We present single-dish monitoring observations and a VLBA map of the 22 GHz H_2O megamaser emission from the LINER nucleus of NGC 1052. H_2O megamasers are associated with active galaxies and are typically composed of many narrow (\sim a few km s^-1 FWHM) emission features, but the profile of the H_2O emission from NGC 1052 is broad (\sim 80 km s^-1 FWHM) with no evidence for narrow peaks. Currently, one other source (TXFS 2226-184) is known to have an H_2O profile similar to that of NGC 1052. These are the only elliptical galaxies with detected H_2O sources.
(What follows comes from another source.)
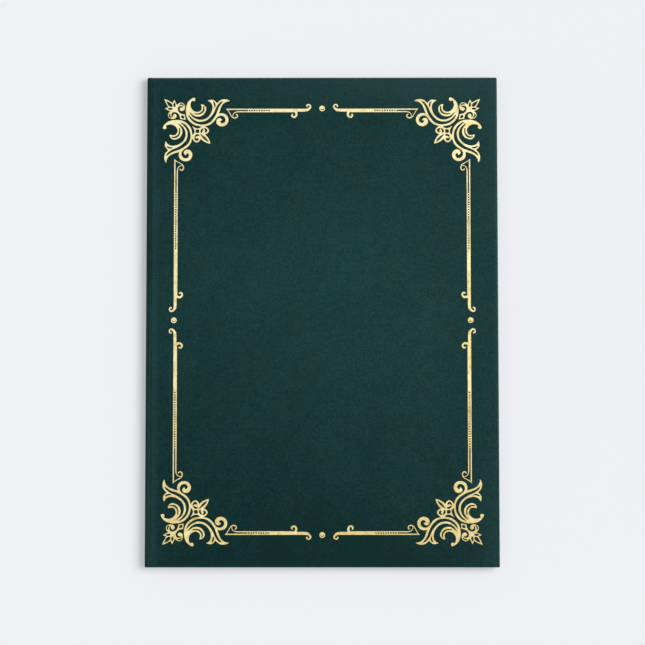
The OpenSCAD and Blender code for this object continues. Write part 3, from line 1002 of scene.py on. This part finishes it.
# an outline made smooth between its corners, which stay sharp
def smoothOutline(points):
    count = len(points)
    steps = [points[(i + 1) % count] - points[i] for i in range(count)]
    lengths = [step.length for step in steps]
    ways = [step.normalized() for step in steps]
    bends = []
    for i in range(count):
        before, after = ways[i - 1], ways[i]
        sharp = before.angle(after, 0) > math.radians(stamp["cornerAngle"])
        mean = (before * lengths[i] + after * lengths[i - 1]) / (lengths[i] + lengths[i - 1])
        bends.append((before, after) if sharp else (mean, mean))
    made = []
    for i in range(count):
        a, b = points[i], points[(i + 1) % count]
        leave, arrive = bends[i][1] * lengths[i], bends[(i + 1) % count][0] * lengths[i]
        made.append(a)
        if all((b - a).cross(way).length < sameHeight ** 2 for way in (leave, arrive)):
            continue
        for k in range(1, stamp["steps"]):
            t = k / stamp["steps"]
            made.append(a * (2 * t ** 3 - 3 * t ** 2 + 1) + leave * (t ** 3 - 2 * t ** 2 + t)
                        + b * (3 * t ** 2 - 2 * t ** 3) + arrive * (t ** 3 - t ** 2))
    return made


def sizeOf(points):
    return (Vector(map(max, zip(*points))) - Vector(map(min, zip(*points)))).length


# the outline moved into the foil, square to its line, and by its own distance round each gap
def drawIn(points, isDot):
    size = sizeOf(points)
    names = ("dotGapDrawnIn", "dotDrawnIn") if isDot else ("gapDrawnIn", "drawnIn")
    isGap = size < stamp["dotGapSize" if isDot else "gapSize"]
    distance = stamp[names[0] if isGap else names[1]]
    lift = stamp["dotDiscLift"] if isDot and size < stamp["dotDiscSize"] else Vector()
    made = []
    for i, point in enumerate(points):
        before = (point - points[i - 1]).normalized()
        after = (points[(i + 1) % len(points)] - point).normalized()
        middle = (before + after).normalized()
        reach = max(middle.dot(after), stamp["leastReach"])
        made.append(point + lift + Vector((-middle.y, middle.x, 0)) * distance / reach)
    return made


# flat triangles between closed outlines, with their holes left open: foil is where the outlines
# turn left round a triangle more often than right, counted from the outside inwards
def fillOutlines(mesh, outlines, height):
    points, walls = [], []
    for outline in outlines:
        first, count = len(points), len(outline)
        points += [Vector((p.x / mm, p.y / mm)) for p in outline]
        walls += [(first + i, first + (i + 1) % count) for i in range(count)]
    spots, edges, triangles, _, origins, _ = delaunay_2d_cdt(points, walls, [], 0,
                                                             stamp["sameSpot"])
    turns = {}
    for (a, b), origin in zip(edges, origins):
        way = spots[b] - spots[a]
        turn = sum(1 if way.dot(points[walls[k][1]] - points[walls[k][0]]) > 0 else -1
                   for k in origin)
        turns[a, b], turns[b, a] = turn, -turn
    owner = {(t[k - 1], t[k]): i for i, t in enumerate(triangles) for k in range(3)}
    inside = {}
    todo = [(i, turns[edge]) for edge, i in owner.items() if edge[::-1] not in owner]
    while todo:
        i, turn = todo.pop()
        if i in inside:
            continue
        inside[i] = turn
        t = triangles[i]
        for edge in ((t[0], t[1]), (t[1], t[2]), (t[2], t[0])):
            if edge[::-1] in owner:
                todo.append((owner[edge[::-1]], turn - turns[edge]))
    verts = {}
    faces = []
    for i, triangle in enumerate(triangles):
        if inside[i] > 0:
            for k in triangle:
                if k not in verts:
                    verts[k] = mesh.verts.new((spots[k].x * mm, spots[k].y * mm, height))
            faces.append(mesh.faces.new([verts[k] for k in triangle]))
    return faces


def camelName(node):
    first, *others = node.split("_")
    return first + "".join(word.capitalize() for word in others)


def addFoil(node):
    low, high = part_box(node)
    outlines = [drawIn(smoothOutline(outline), node.startswith("dot"))
                for outline in topOutlines(node) if sizeOf(outline) > stamp["speckSize"]]
    mesh = bmesh.new()
    raiseFaces(mesh, fillOutlines(mesh, outlines, low.z), high.z - low.z)
    finishPiece(mesh, camelName(node), "foil", "front_cover", node)


foilNodes = [node for node in frame["nodes"] if node.startswith(("flourish", "rule", "dot"))]
for node in sorted(foilNodes):
    addFoil(node)
print("foil made:", len(foilNodes), "pieces")


# low pearls of foil between the gaps of each rule's beads, one tree for all the rows
pearls = {"Pitch": 1.6 * mm, "Width": 0.44 * mm, "Rise": 0.03 * mm, "Segments": 12, "Rings": 8}


def pearlTree():
    tree = bpy.data.node_groups.new("pearlRows", "GeometryNodeTree")
    sockets = {"Rows": "Geometry", "Pitch": "Float", "Width": "Float", "Rise": "Float",
               "Segments": "Int", "Rings": "Int", "Finish": "Material"}
    for name, kind in sockets.items():
        tree.interface.new_socket(name, in_out="INPUT", socket_type="NodeSocket" + kind)
    tree.interface.new_socket("Pearls", in_out="OUTPUT", socket_type="NodeSocketGeometry")
    given = tree.nodes.new("NodeGroupInput").outputs
    row = addNode("GeometryNodeMeshToCurve", {"Mesh": given["Rows"]})[0]
    spots = addNode("GeometryNodeResampleCurve", {"Curve": row, "Length": given["Pitch"]},
                    mode="LENGTH")[0]
    ball = addNode("GeometryNodeMeshUVSphere",
                   {"Segments": given["Segments"], "Rings": given["Rings"], "Radius": 0.5})[0]
    size = addNode("ShaderNodeCombineXYZ",
                   {"X": given["Width"], "Y": given["Width"], "Z": given["Rise"]})[0]
    placed = addNode("GeometryNodeInstanceOnPoints",
                     {"Points": spots, "Instance": ball, "Scale": size})[0]
    real = addNode("GeometryNodeRealizeInstances", {"Geometry": placed})[0]
    done = addNode("GeometryNodeSetMaterial", {"Geometry": real, "Material": given["Finish"]})[0]
    addNode("NodeGroupOutput", {"Pearls": done})
    return tree


# the middles of the first and last beads, each between two gaps in a rule's row
def rowOfBeads(node):
    gaps = [outline for outline in topOutlines(node) if sizeOf(outline) < stamp["gapSize"]]
    middles = [sum(gap, Vector()) / len(gap) for gap in gaps]
    middles.sort(key=lambda p: p.x + p.y)
    return (middles[0] + middles[1]) / 2, (middles[-1] + middles[-2]) / 2


def addPearls():
    ends = [end for node in foilNodes if node.startswith("rule") for end in rowOfBeads(node)]
    data = bpy.data.meshes.new("beadRows")
    data.from_pydata(ends, [(i, i + 1) for i in range(0, len(ends), 2)], [])
    rows = addObject("beadRows", data)
    modifier = rows.modifiers.new("pearls", "NODES")
    modifier.node_group = pearlTree()
    for socket in modifier.node_group.interface.items_tree:
        if socket.name in pearls:
            modifier[socket.identifier] = pearls[socket.name]
        elif socket.name == "Finish":
            modifier[socket.identifier] = materials["foil"]
    graph = bpy.context.evaluated_depsgraph_get()
    mesh = bmesh.new()
    mesh.from_mesh(bpy.data.meshes.new_from_object(rows.evaluated_get(graph)))
    bpy.data.objects.remove(rows)
    return finishPiece(mesh, "beadPearls", "foil", "front_cover")


print("pearls made:", len(addPearls().data.polygons), "faces")


# the boards, cores and stiffening strip keep the model's own shape
slots = {part["node"]: part["material_slot"] for part in frame["record"]["subparts"]}
for node, piece in frame["nodes"].items():
    piece.data.materials.clear()
    piece.data.materials.append(materials[slots[node]])
print("nodes finished:", len(slots))


# floor, lamp and world: plain and pale, with one wide soft lamp at the upper right
studio = {
    "paper": (0.857, 0.872, 0.887),     # colour of the background as it is seen
    "floorAlbedo": 0.62,
    "floorRoughness": 0.9,
    "floorSize": 6.0,
    "worldLow": 0.14,                   # light of the world from the lower left,
    "worldHigh": 0.44,                  # and from the upper right
    "mirrored": (-0.1, 0.95, 0.45, 1.145),    # sky that the foil mirrors, from low to high
    "lampShare": 0.72,                  # light of the lamp on the middle of the cover
    "lampPlace": (0.84, 0.17, 1.10),
    "lampSize": 1.00,
}
lampPlace = Vector(studio["lampPlace"])
lampWay = lampPlace.normalized()
lampSpan = (studio["lampSize"] / 2) ** 2
lampPower = lampPlace.length * (lampPlace.length_squared + lampSpan)
worldMean = (studio["worldLow"] + studio["worldHigh"]) / 2
worldSlope = (studio["worldHigh"] - studio["worldLow"]) / 2
worldShare = (worldMean + worldSlope * lampWay.z * 2 / 3) * studio["paper"][1]    # on the floor


# the floor takes light and shadow as usual, and what the lamp's distance takes from it is made up
# for the camera alone, so that the background has one tone
def floorMaterial():
    material, place = startMaterial("floor")
    albedo = studio["floorAlbedo"]
    toLamp = addVectorMaths("SUBTRACT", lampPlace, place)
    reach = addVectorMaths("LENGTH", toLamp)
    facing = addVectorMaths("DOT_PRODUCT", toLamp, lampWay)
    square = multiply(reach, reach)
    falling = addMaths("DIVIDE", facing, multiply(square, add(square, lampSpan)))
    lamp = multiply(falling, studio["lampShare"] * lampPower)
    light = add(addMaths("MAXIMUM", lamp, 0), worldShare)
    missing = subtract(1, multiply(light, albedo))
    seen = material.node_tree.nodes.new("ShaderNodeLightPath").outputs["Is Camera Ray"]
    return finishMaterial(material, {
        "Base Color": rgb(colour * albedo for colour in studio["paper"]),
        "Roughness": studio["floorRoughness"],
        "Specular IOR Level": 0.0,
        "Emission Color": rgb(studio["paper"]),
        "Emission Strength": multiply(addMaths("MAXIMUM", missing, 0), seen),
    })


def addFloor():
    half = studio["floorSize"] / 2
    data = bpy.data.meshes.new("floor")
    data.from_pydata([(-half, -half, 0), (half, -half, 0), (half, half, 0), (-half, half, 0)], [],
                     [(0, 1, 2, 3)])
    data.materials.append(floorMaterial())
    addObject("floor", data)


# the camera sees the paper's tone, the foil mirrors a pale sky, and all else takes the fill
def addWorld():
    world = bpy.data.worlds.new("studio")
    scene.world = world
    world.use_nodes = True
    nodes = world.node_tree.nodes
    path = nodes.new("ShaderNodeLightPath").outputs
    way = nodes.new("ShaderNodeTexCoord").outputs["Generated"]
    side = addVectorMaths("DOT_PRODUCT", way, lampWay)
    _, _, up = splitVector(way)
    fill = stretch(side, (-1, 1, studio["worldLow"], studio["worldHigh"]))
    light = blendValues(path["Is Glossy Ray"], fill, stretch(up, studio["mirrored"]))
    setInputs(nodes["Background"], {
        "Strength": blendValues(path["Is Camera Ray"], light, 1.0),
        "Color": rgb(studio["paper"]),
    })


# the power that gives the lamp's share of light straight below its own height
def addLamp():
    data = bpy.data.lights.new("lamp", "AREA")
    data.shape = "DISK"
    data.size = studio["lampSize"]
    data.energy = studio["lampShare"] * math.pi ** 2 * lampPower / lampPlace.z
    lamp = addObject("lamp", data)
    lamp.rotation_euler = lampWay.to_track_quat("Z", "Y").to_euler()
    lamp.location = lampPlace
    lamp.visible_camera = False


addFloor()
addWorld()
addLamp()
print("studio made")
Using single-dish telescopes, we have periodically observed the maser in NGC 1052 for nearly 2 years. The velocity centroid of the broad feature has drifted \sim 50 km s^-1 redward during this time. Velocity drifts of the narrow H_2O maser features in the active galaxy NGC 4258 (and perhaps NGC 2639) have been ascribed to orbital motions of gas in a nuclear molecular disk, and it has been unclear whether the changing H_2O profile in NGC 1052 has a similar dynamical origin. Our VLBA map of the nuclear 22 GHz continuum and H_2O maser features shows that the masers are aligned along the same axis as the continuum jet, hence the masers may not be associated with a nuclear accretion disk. The masers are found primarily in two clumps separated by 0.03 pc (0.4 mas), assuming a distance of 17.8 Mpc. The mean line-of-sight velocity between the clumps differs by \sim 50 km s^-1. The velocity ``drift'' detected in the single-dish spectra may thus be caused by variations in the relative strengths of these two maser clumps.